_THE EXERCISE_
Exactly reproduce the lines that follow.

_MATERIAL PROVIDED_
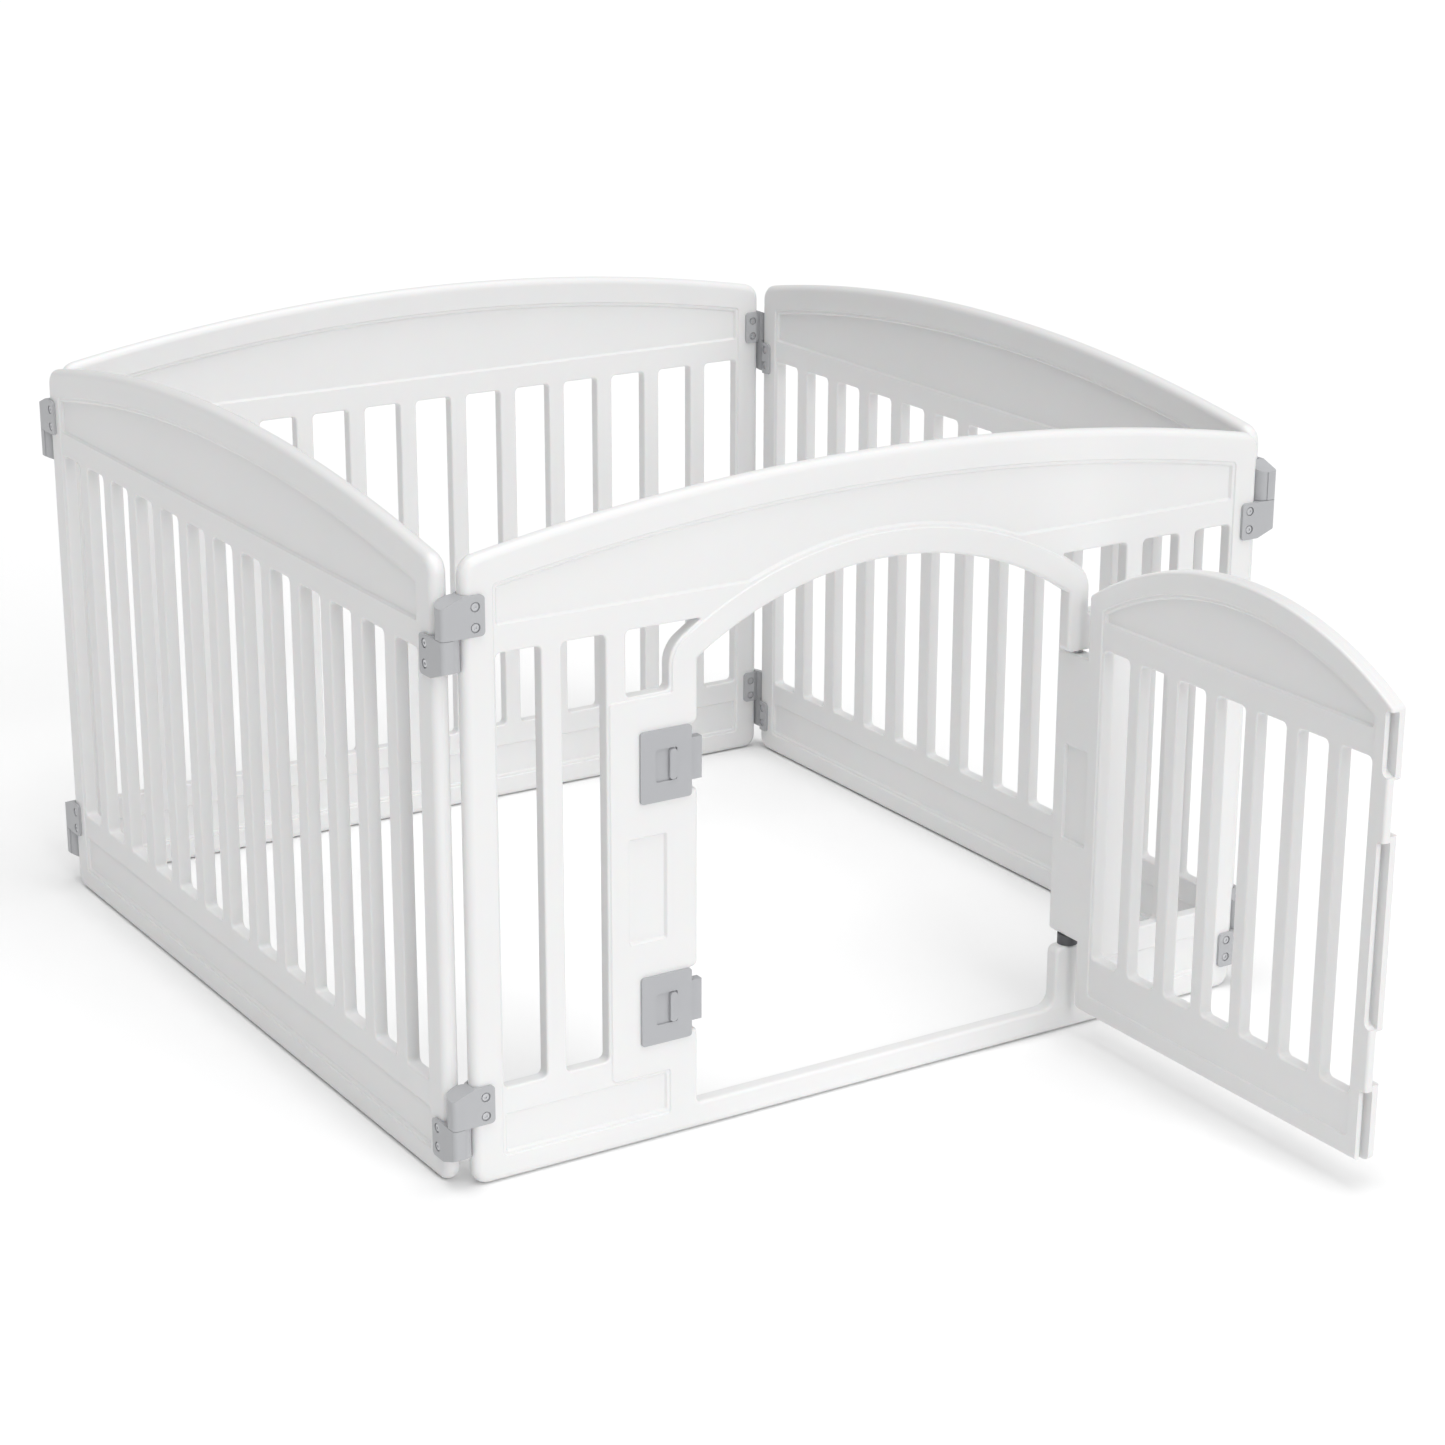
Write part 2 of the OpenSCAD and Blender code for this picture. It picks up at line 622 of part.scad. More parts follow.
lower_lock_plate();
upper_lock_bolt();
lower_lock_bolt();
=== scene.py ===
"""Looks of the folding pet playpen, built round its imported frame."""

import json
import logging
import math
from dataclasses import dataclass, field
from enum import Enum
from typing import Any, Iterable, Optional, Sequence

import bmesh
import bpy
from mathutils import Matrix, Vector
from mathutils.geometry import tessellate_polygon

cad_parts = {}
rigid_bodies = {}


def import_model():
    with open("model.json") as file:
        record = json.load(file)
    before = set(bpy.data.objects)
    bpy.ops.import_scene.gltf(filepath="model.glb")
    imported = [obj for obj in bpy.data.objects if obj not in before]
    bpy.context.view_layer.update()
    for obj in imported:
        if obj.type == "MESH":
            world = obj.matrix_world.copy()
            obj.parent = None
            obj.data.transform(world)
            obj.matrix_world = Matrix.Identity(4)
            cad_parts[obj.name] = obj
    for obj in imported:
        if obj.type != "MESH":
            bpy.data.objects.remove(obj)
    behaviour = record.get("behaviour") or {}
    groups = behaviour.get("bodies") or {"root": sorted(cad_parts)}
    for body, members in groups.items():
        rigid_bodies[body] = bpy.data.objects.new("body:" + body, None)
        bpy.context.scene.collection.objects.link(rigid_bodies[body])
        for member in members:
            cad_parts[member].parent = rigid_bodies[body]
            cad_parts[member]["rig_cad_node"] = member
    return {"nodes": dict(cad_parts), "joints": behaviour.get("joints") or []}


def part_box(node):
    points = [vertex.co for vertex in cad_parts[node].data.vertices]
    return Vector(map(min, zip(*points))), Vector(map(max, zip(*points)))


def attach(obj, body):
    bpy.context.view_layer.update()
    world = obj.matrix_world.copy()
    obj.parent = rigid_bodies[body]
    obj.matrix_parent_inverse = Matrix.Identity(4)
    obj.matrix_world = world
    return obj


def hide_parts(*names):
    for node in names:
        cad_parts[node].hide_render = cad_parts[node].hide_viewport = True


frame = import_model()
LOG = logging.getLogger("playpen")
MM = 0.001
RIM_STEPS = 7      # strips round a plate's rounded rim
MOUTH_STEPS = 5    # strips round an opening's rounded mouth
SLOPE_STEPS = 6    # strips down a soft step
CORNER_STEPS = 6   # chords of an arched outline's corner
BEVEL_STEPS = 3    # strips round a softened edge
BORE_STEPS = 40    # sides of a round bore
SEAM = (0.3, 0.5)  # depth and half width of the parting line, in mm
LOCKS = (128.5, 358.5)  # heights of the two locks' centres, in mm
Point = tuple[float, float]
Loop = list[Point]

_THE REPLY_
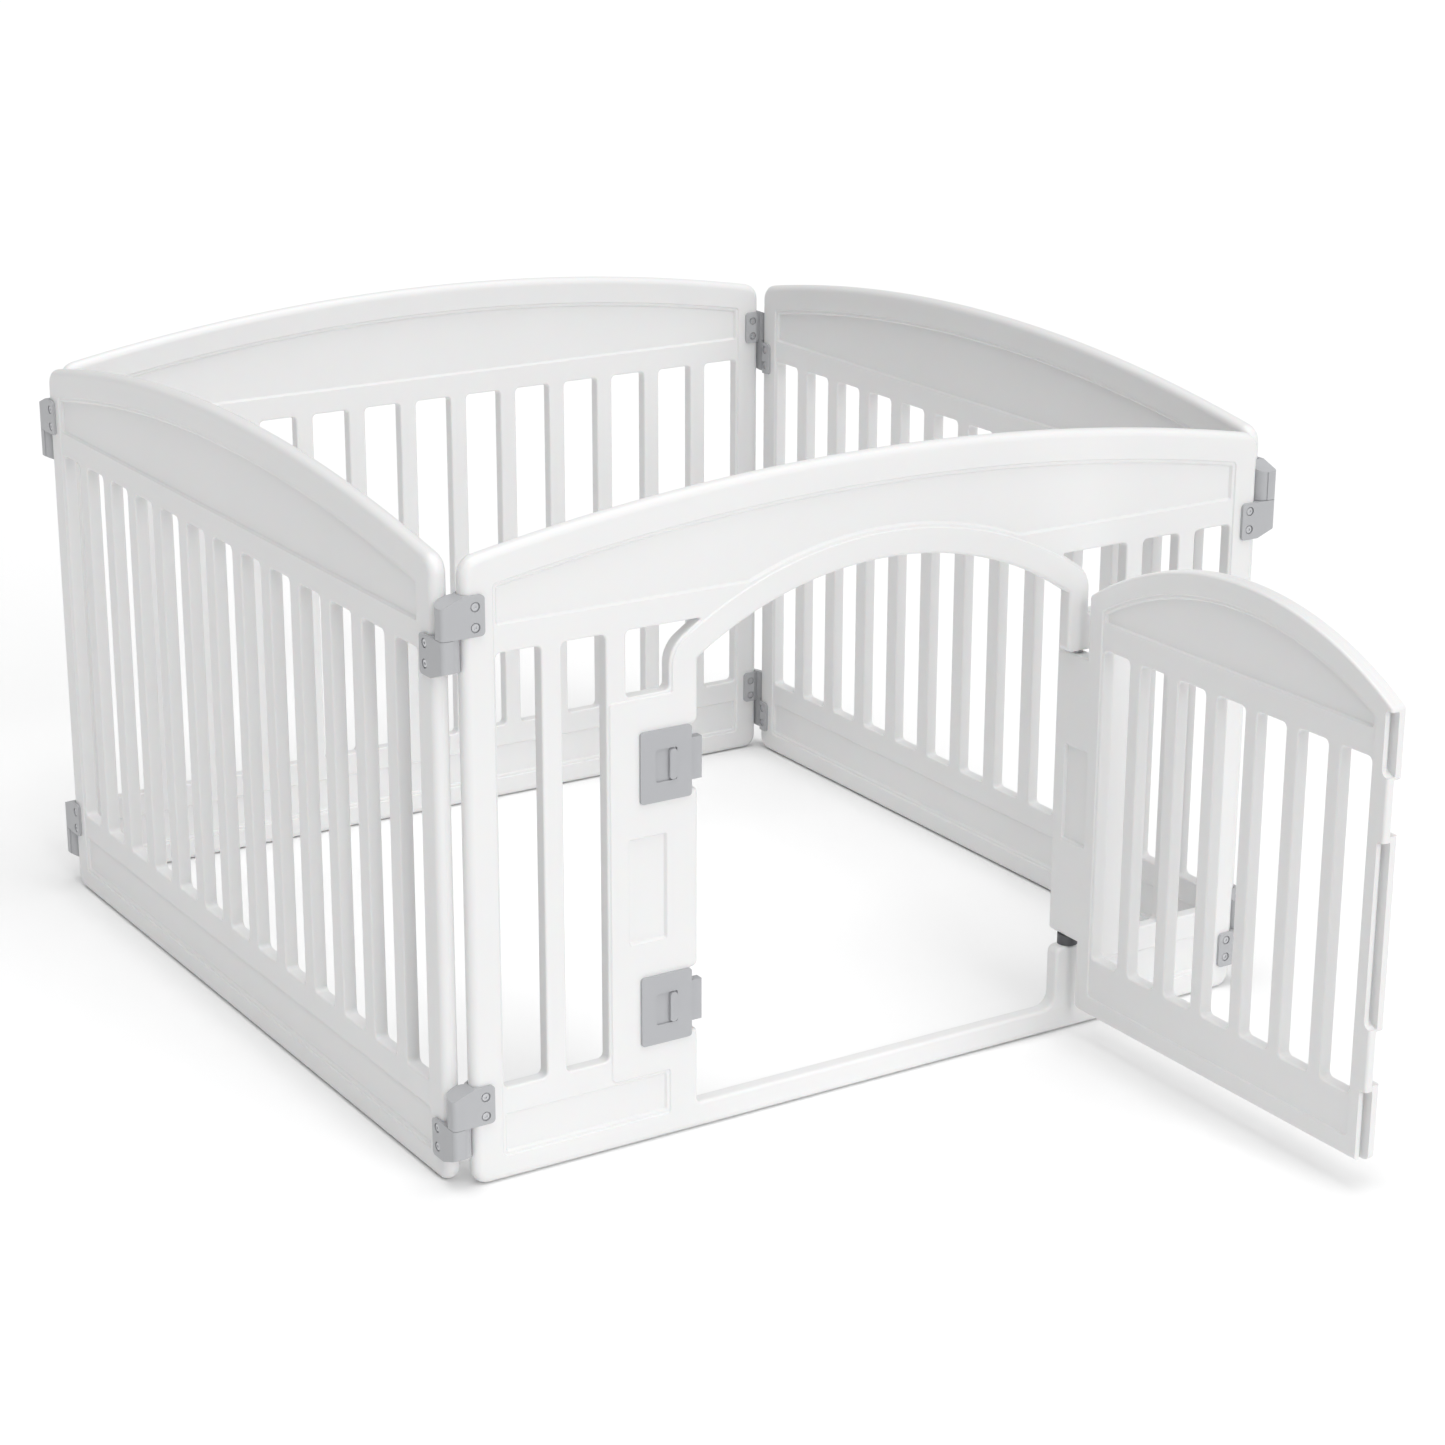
Write part 2 of the OpenSCAD and Blender code for this picture. It picks up at line 622 of part.scad. More parts follow.
lower_lock_plate();
upper_lock_bolt();
lower_lock_bolt();
=== scene.py ===
"""Looks of the folding pet playpen, built round its imported frame."""

import json
import logging
import math
from dataclasses import dataclass, field
from enum import Enum
from typing import Any, Iterable, Optional, Sequence

import bmesh
import bpy
from mathutils import Matrix, Vector
from mathutils.geometry import tessellate_polygon

cad_parts = {}
rigid_bodies = {}


def import_model():
    with open("model.json") as file:
        record = json.load(file)
    before = set(bpy.data.objects)
    bpy.ops.import_scene.gltf(filepath="model.glb")
    imported = [obj for obj in bpy.data.objects if obj not in before]
    bpy.context.view_layer.update()
    for obj in imported:
        if obj.type == "MESH":
            world = obj.matrix_world.copy()
            obj.parent = None
            obj.data.transform(world)
            obj.matrix_world = Matrix.Identity(4)
            cad_parts[obj.name] = obj
    for obj in imported:
        if obj.type != "MESH":
            bpy.data.objects.remove(obj)
    behaviour = record.get("behaviour") or {}
    groups = behaviour.get("bodies") or {"root": sorted(cad_parts)}
    for body, members in groups.items():
        rigid_bodies[body] = bpy.data.objects.new("body:" + body, None)
        bpy.context.scene.collection.objects.link(rigid_bodies[body])
        for member in members:
            cad_parts[member].parent = rigid_bodies[body]
            cad_parts[member]["rig_cad_node"] = member
    return {"nodes": dict(cad_parts), "joints": behaviour.get("joints") or []}


def part_box(node):
    points = [vertex.co for vertex in cad_parts[node].data.vertices]
    return Vector(map(min, zip(*points))), Vector(map(max, zip(*points)))


def attach(obj, body):
    bpy.context.view_layer.update()
    world = obj.matrix_world.copy()
    obj.parent = rigid_bodies[body]
    obj.matrix_parent_inverse = Matrix.Identity(4)
    obj.matrix_world = world
    return obj


def hide_parts(*names):
    for node in names:
        cad_parts[node].hide_render = cad_parts[node].hide_viewport = True


frame = import_model()
LOG = logging.getLogger("playpen")
MM = 0.001
RIM_STEPS = 7      # strips round a plate's rounded rim
MOUTH_STEPS = 5    # strips round an opening's rounded mouth
SLOPE_STEPS = 6    # strips down a soft step
CORNER_STEPS = 6   # chords of an arched outline's corner
BEVEL_STEPS = 3    # strips round a softened edge
BORE_STEPS = 40    # sides of a round bore
SEAM = (0.3, 0.5)  # depth and half width of the parting line, in mm
LOCKS = (128.5, 358.5)  # heights of the two locks' centres, in mm
Point = tuple[float, float]
Loop = list[Point]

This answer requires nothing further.